◆ **DATA LINES**
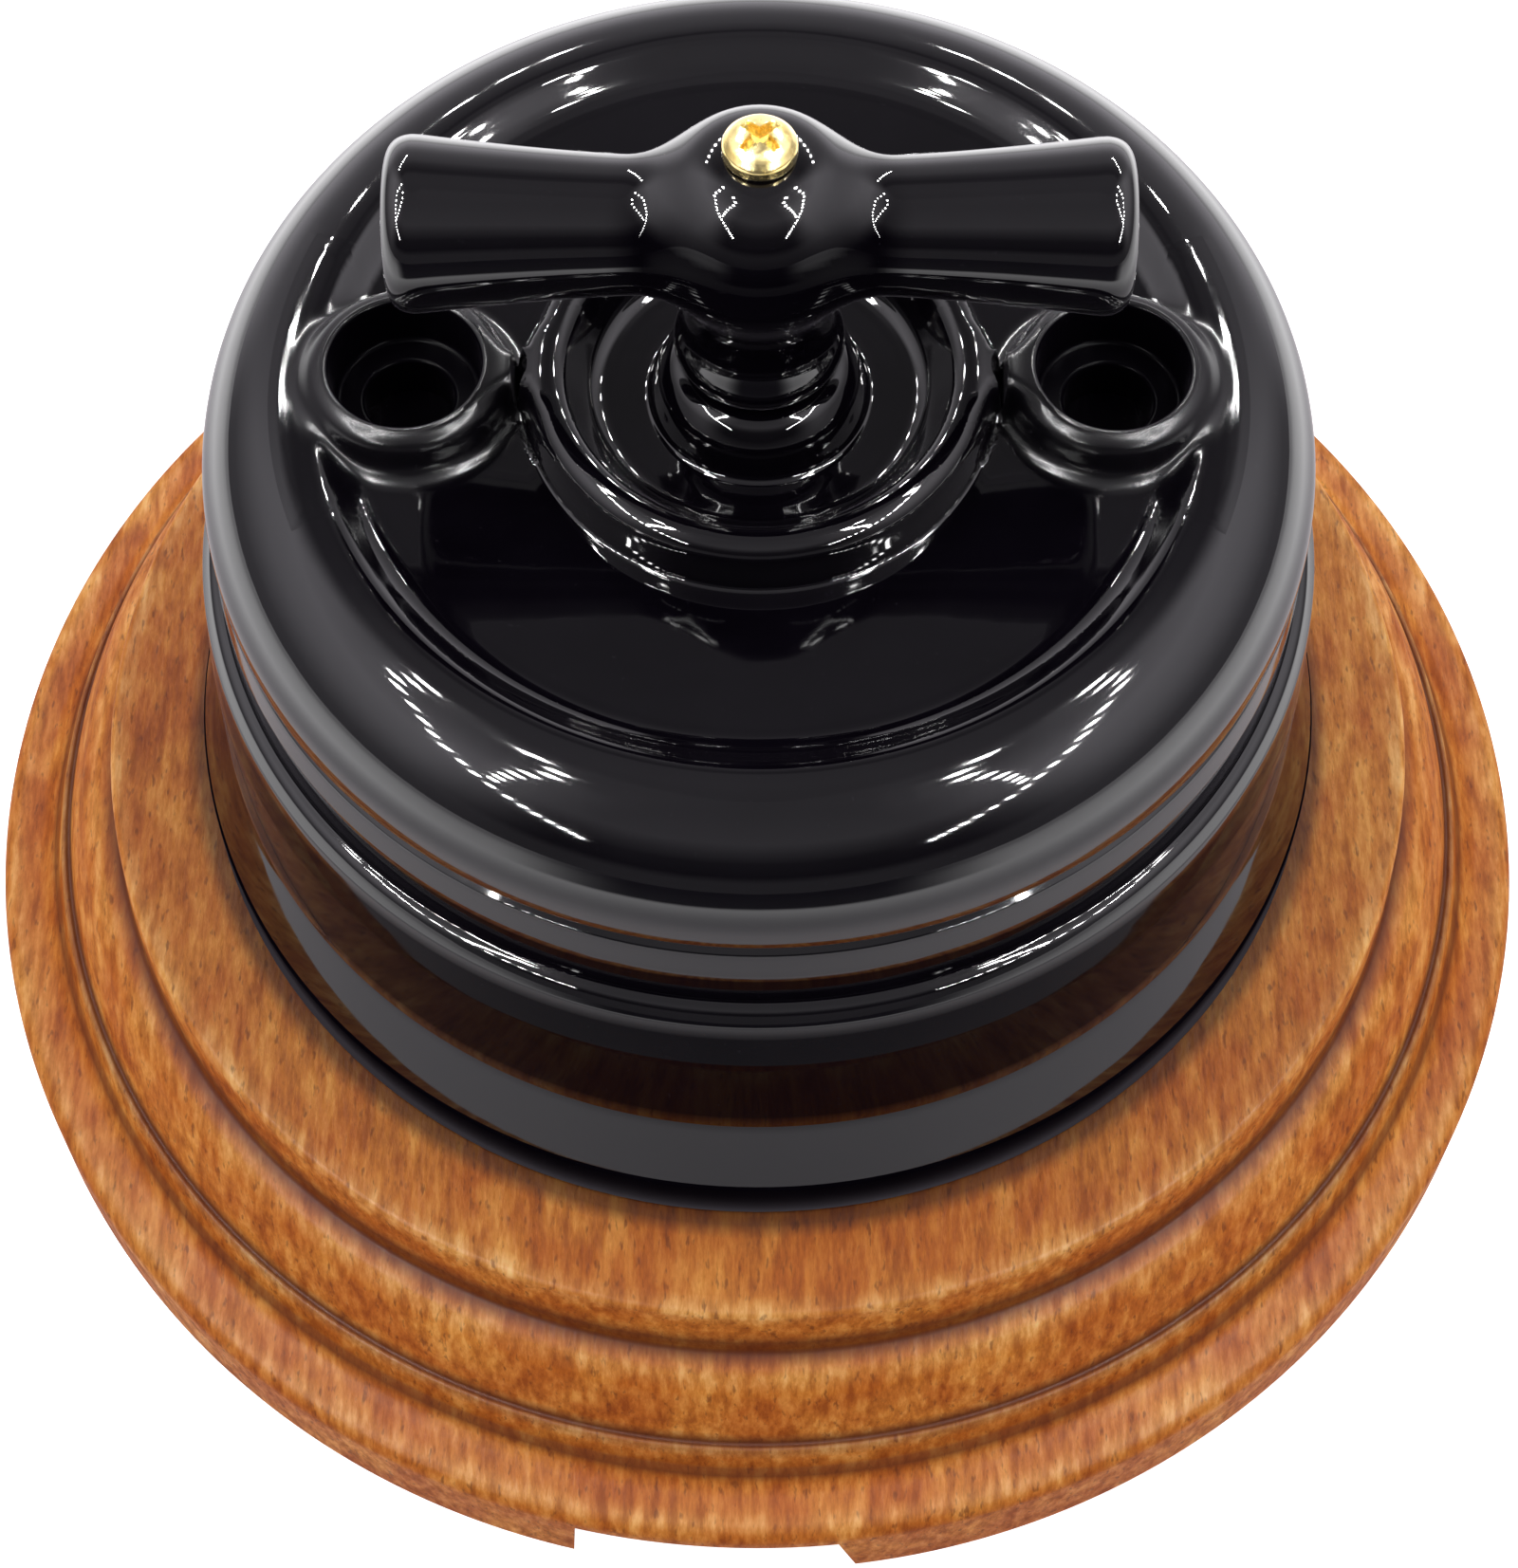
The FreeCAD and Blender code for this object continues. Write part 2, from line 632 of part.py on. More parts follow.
def contact_carrier():
    """Insulating disc and hub that carry the bridging strip round."""
    body = turned([(0, z_carrier), (carrier_r, z_carrier, 0.3), (carrier_r, z_carrier + carrier_disc_h, 0.3),
                   (carrier_hub_r, z_carrier + carrier_disc_h), (carrier_hub_r, z_cam, 0.3), (0, z_cam)])
    body = body.cut(square_hole(z_carrier, z_cam))
    hole = rod(bridge_rivet_shank_r, z_carrier - 1, z_cam + 1, bridge_rivet_r)
    for copy in mirrored(turn(hole, 45)):
        body = body.cut(copy)
    return body


def detent_cam():
    """Square steel cam with rounded corners, four clicks to the turn."""
    cam = prism(rectangle(cam_half, cam_half), z_cam, z_cam + cam_h)
    cam = cam.common(rod(cam_corner_r, z_cam, z_cam + cam_h))
    return cam.cut(square_hole(z_cam, z_cam + cam_h))


def retaining_ring():
    """Spring clip in the shaft's groove below the lower bush."""
    low = z_lower_bush - 0.15 - ring_t
    ring = tube(ring_r, shaft_r - ring_groove + 0.02, low, low + ring_t)
    return ring.cut(Part.makeBox(ring_r + 1, ring_mouth, ring_t + 2, Vector(0, -ring_mouth / 2, low - 1)))


def thrust_washer():
    """Fibre washer between the lower bush and the shaft's collar."""
    low = z_deck + bush_flange_h
    return tube(washer_r, shaft_r + 2 * slide_gap, low, low + washer_t)


def grip_outline():
    """Half-outline of the grips along X: hub bulge, waist and flared end, about the grip's axis."""
    end = handle_half_length
    return [(-end, 0), (-end, grip_end_r - 0.1, grip_end_round),
            (-end + 1.6, grip_end_r, 3.0), (-hub_r - 0.6, grip_root_r, 4.0), (-hub_r + 1.3, grip_root_r + 0.45, 1.6),
            (-hub_r + 2.3, hub_r - 1.4, 2.2), (0, hub_r - 0.2, 6.0),
            (hub_r - 2.3, hub_r - 1.4, 2.2), (hub_r - 1.3, grip_root_r + 0.45, 1.6), (hub_r + 0.6, grip_root_r, 4.0),
            (end - 1.6, grip_end_r, 3.0), (end, grip_end_r - 0.1, grip_end_round), (end, 0)]


def handle():
    """One-piece porcelain dog-bone handle on a waisted neck, bored for the flatted shaft."""
    grips = Part.Face(outline(grip_outline(), flat_xz))
    grips = grips.revolve(Vector(0, 0, 0), Vector(1, 0, 0), 360)
    grips.translate(Vector(0, 0, z_handle + grip_z))
    ball = Part.makeSphere(hub_r, Vector(0, 0, z_handle + hub_z))
    neck = turned([(0, z_handle), (neck_foot_r - 0.2, z_handle, 0.3), (neck_foot_r, z_handle + 1.3, 0.8),
                   (neck_waist_r, z_handle + neck_waist_h, 2.2),
                   (hub_r - 1.2, z_handle + hub_z - neck_flare_drop, 1.5),
                   (hub_r - 1.5, z_handle + hub_z), (0, z_handle + hub_z)])
    body = grips.fuse(ball).fuse(neck)
    lid = Part.makeBox(2 * hub_r, 2 * hub_r, hub_r, Vector(-hub_r, -hub_r, z_hub_top))
    body = body.cut(lid)
    bore = rod(shaft_top_r + slide_gap, z_handle - 1, z_shaft_top + 0.05)
    flats = Part.makeBox(2 * shaft_top_r + 2, shaft_flats + 2 * slide_gap, z_shaft_top - z_handle,
                         Vector(-shaft_top_r - 1, -shaft_flats / 2 - slide_gap, z_handle + 1.3))
    flats = flats.fuse(rod(shaft_top_r + 1, z_handle - 1, z_handle + 1.3))
    body = body.cut(bore.common(flats))
    body = body.cut(rod(screw_r + through_gap, z_shaft_top - 1, z_hub_top + 1))
    body = body.cut(rod(lock_washer_r + slide_gap, z_hub_top - lock_washer_t, z_hub_top + 1))
    return body.removeSplitter()


def handle_screw():
    """Brass pan-head screw with a cross recess, down through the handle into the shaft."""
    head = turned([(0, z_hub_top), (head_r, z_hub_top, 0.1), (head_r, z_hub_top + 0.75, 0.6),
                   (head_r - 0.8, z_hub_top + head_h, 2.5), (0, z_hub_top + head_h)])
    cross = Part.makeBox(2.2, 0.55, 2, Vector(-1.1, -0.275, z_hub_top + head_h - 0.75))
    cross = cross.fuse(turn(cross, 90))
    shank = rod(screw_r, z_hub_top - lock_washer_t - handle_screw_length, z_hub_top + 0.1)
    return head.fuse(shank).cut(turn(cross, 45))


def handle_lock_washer():
    """Thin split washer sunk under the screw's head."""
    low = z_hub_top - lock_washer_t
    ring = tube(lock_washer_r, screw_r + slide_gap, low, z_hub_top)
    return ring.cut(Part.makeBox(lock_washer_r + 1, 0.3, lock_washer_t + 2, Vector(0, -0.15, low - 1)))


save("wooden_frame", wooden_frame())
save("porcelain_base", porcelain_base())
save("porcelain_cover", porcelain_cover())
save("cover_screws", mirrored(slotted_screw(cheese_head_r, cheese_head_h, screw_r, cover_screw_length,
                                            z_post + ledge_thickness, cover_screw_x)))
save("cover_posts", mirrored(cover_post()))
save("post_screws", mirrored(post_screw()))
save("frame_screws", mirrored(wood_screw()))
save("contact_block", contact_block())
save("fixed_contacts", four(fixed_contact()))
save("terminal_blocks", four(terminal_block()))
save("terminal_screws", four(terminal_screw()))
save("mechanism_bolts", mirrored(mechanism_bolt()))
save("bridge_pillars", mirrored(tube(pillar_r, screw_r + through_gap, z_block, z_plate, mech_bolt_x)))
save("bearing_plate", bearing_plate())
nut_low = z_plate + plate_t
save("mechanism_nuts", mirrored(hexagon(nut_flats, nut_low, nut_low + nut_h, mech_bolt_x).cut(
    rod(screw_r + thread_gap, nut_low - 1, nut_low + nut_h + 1, mech_bolt_x))))
pin_low = z_cam + 0.1
save("spring_pins", [rod(spring_pin_r, pin_low, z_plate + plate_t, x, y)
                     for x in (spring_pin_x, -spring_pin_x) for y in (pin_y, -pin_y)])
save("detent_springs", mirrored(detent_spring()))
save("lower_bush", lower_bush())
save("upper_bush", upper_bush())
save("switch_shaft", switch_shaft())
save("retaining_ring", retaining_ring())
save("thrust_washer", thrust_washer())
save("contact_bridge", contact_bridge())
save("bridge_rivets", mirrored(turn(bridge_rivet(), 45)))
save("contact_carrier", contact_carrier())
save("detent_cam", detent_cam())
save("handle", handle())
save("handle_lock_washer", handle_lock_washer())
save("handle_screw", handle_screw())
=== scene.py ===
import math

import bmesh
import bpy
import numpy as np
from mathutils import Matrix, Vector


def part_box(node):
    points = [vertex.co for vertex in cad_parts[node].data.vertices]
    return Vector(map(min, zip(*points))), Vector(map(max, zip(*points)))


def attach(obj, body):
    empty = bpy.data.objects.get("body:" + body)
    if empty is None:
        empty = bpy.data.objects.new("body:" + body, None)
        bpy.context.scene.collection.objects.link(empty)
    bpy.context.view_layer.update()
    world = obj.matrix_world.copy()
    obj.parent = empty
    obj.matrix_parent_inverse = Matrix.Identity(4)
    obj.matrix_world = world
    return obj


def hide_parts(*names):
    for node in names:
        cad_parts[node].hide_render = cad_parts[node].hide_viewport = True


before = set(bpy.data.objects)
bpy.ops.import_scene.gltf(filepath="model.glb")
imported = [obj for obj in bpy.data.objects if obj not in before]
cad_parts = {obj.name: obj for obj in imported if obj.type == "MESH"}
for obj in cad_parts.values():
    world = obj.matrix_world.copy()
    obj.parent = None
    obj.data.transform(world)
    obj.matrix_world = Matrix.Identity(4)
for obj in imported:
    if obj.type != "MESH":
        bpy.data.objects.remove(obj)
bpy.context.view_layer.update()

# Wooden frame
# A ring turned from one board of a close-grained hardwood, its grain running across the switch from
# front to back, stained orange-brown and given a satin varnish. It stands on the wall, hollow behind,
# and its rim is notched at the front for a surface cable.
MM = 0.001
wood_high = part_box("wooden_frame")[1]
wood_r = wood_high.x / MM
wood_h = wood_high.z / MM
rim_h = 6.3
hollow_r = 38.0
hollow_depth = 9.0
opening_r = 20.0
notch_left, notch_left_lean = -10.8, 0.3
notch_right, notch_right_lean = 5.0, 1.45
notch_h = 4.8
wall_hole_y, wall_hole_r = 25.0, 2.25
pilot_x, pilot_r, pilot_low = 25.5, 1.45, 11.7
cut_past = 1
seat_r = 34.5


def rounded_line(corners, closed=True, longest=0.8, turn=8.0):
    """Points along a flat outline in millimetres. Each corner's third value is the radius of the arc
    that rounds it: the arc touches both sides at radius / tan(half the corner's angle), shortened
    where two arcs share a side. Sides are divided so that no step is over the longest."""
    spots = np.array([c[:2] for c in corners], float)
    radii = np.array([c[2] if len(c) > 2 else 0.0 for c in corners])
    if not closed:
        radii[[0, -1]] = 0.0
    before = np.roll(spots, 1, axis=0) - spots
    after = np.roll(spots, -1, axis=0) - spots
    side = np.linalg.norm(after, axis=1)
    before /= np.linalg.norm(before, axis=1)[:, None]
    after /= side[:, None]
    half = np.arccos(np.clip((before * after).sum(1), -1, 1)) / 2
    reach = np.where(radii > 0, radii / np.tan(half), 0.0)
    fits = np.minimum(1.0, 0.98 * side / np.maximum(reach + np.roll(reach, -1), 1e-9))
    reach = reach * np.minimum(fits, np.roll(fits, 1))
    runs = []
    for i, spot in enumerate(spots):
        sweep = math.pi - 2 * half[i]
        if reach[i] < 1e-6 or sweep < 1e-3:
            runs.append(spot[None])
            continue
        radius = reach[i] * math.tan(half[i])
        middle = before[i] + after[i]
        centre = spot + middle / np.linalg.norm(middle) * radius / math.sin(half[i])
        steps = max(2, math.ceil(math.degrees(sweep) / turn), math.ceil(sweep * radius / longest))
        share = np.linspace(0, 1, steps + 1)[:, None]
        start = spot + before[i] * reach[i] - centre
        end = spot + after[i] * reach[i] - centre
        arc = start * np.sin((1 - share) * sweep) + end * np.sin(share * sweep)
        runs.append(centre + arc / math.sin(sweep))
    line = np.concatenate(runs)
    ahead = np.roll(line, -1, axis=0) if closed else line[1:]
    here = line if closed else line[:-1]
    cuts = np.maximum(1, np.ceil(np.linalg.norm(ahead - here, axis=1) / longest - 1e-6)).astype(int)
    pieces = [a + (b - a) * (np.arange(n) / n)[:, None] for a, b, n in zip(here, ahead, cuts)]
    return np.concatenate(pieces if closed else pieces + [line[-1:]])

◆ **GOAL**
Transcribe the lines beginning at the one that contains "obj.matrix_world = Matrix.Identity(4)" and ending at the one that contains "seat_r = 34.5", with nothing added or left out.

◆ **FINISHED ANSWER**
    obj.matrix_world = Matrix.Identity(4)
for obj in imported:
    if obj.type != "MESH":
        bpy.data.objects.remove(obj)
bpy.context.view_layer.update()

# Wooden frame
# A ring turned from one board of a close-grained hardwood, its grain running across the switch from
# front to back, stained orange-brown and given a satin varnish. It stands on the wall, hollow behind,
# and its rim is notched at the front for a surface cable.
MM = 0.001
wood_high = part_box("wooden_frame")[1]
wood_r = wood_high.x / MM
wood_h = wood_high.z / MM
rim_h = 6.3
hollow_r = 38.0
hollow_depth = 9.0
opening_r = 20.0
notch_left, notch_left_lean = -10.8, 0.3
notch_right, notch_right_lean = 5.0, 1.45
notch_h = 4.8
wall_hole_y, wall_hole_r = 25.0, 2.25
pilot_x, pilot_r, pilot_low = 25.5, 1.45, 11.7
cut_past = 1
seat_r = 34.5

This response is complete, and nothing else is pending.